I pretty much agree with you on this one. There was an interesting character piece here with strong performances all around that gets marred by the mechanics of plot, which seems to make the characters behave unbelievably just for the sake of creating conflict. The thing is that it seems to be done to express the message stated in your headline, which is not exactly an earth-shattering insight.

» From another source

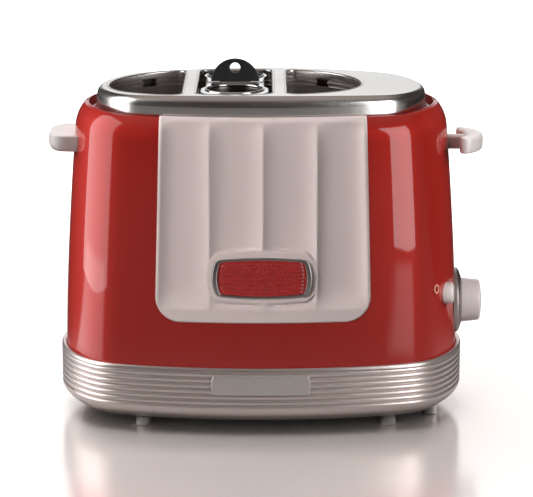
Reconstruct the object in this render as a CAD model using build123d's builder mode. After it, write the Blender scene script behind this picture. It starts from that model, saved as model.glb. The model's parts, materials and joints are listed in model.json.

Not only is the affair not believable, Cholodenko really botches the execution of it further by turning it into a running joke before deciding to finally take it seriously at the very end. It's too bad because they had the cast to make a better film, but this looked like a case where, in an effort to make a more mainstream gay/lesbian film, they actively shot themselves in the foot by employing cheap screenwriting devices to make it more accessible rather than relying on the emotions to do the heavy lifting.

Richard Bellamy said...

This is a perceptive analysis that parallels my feelings about this movie exactly.

Your fifth paragraph is right on. The film totally fumbles in its presentation of sexuality, perhaps playing on some viewers' prurient curiosity about what goes on in the gay bedroom. In fact, as you point out, the film almost suggests that what Nic needs is a man - and that she needs to forget about this lesbian nonsense. The film sets out to be about parenting - no matter who those parents are - and it should have kept its focus there.

Ruffalo and Wasikowska made this movie for me.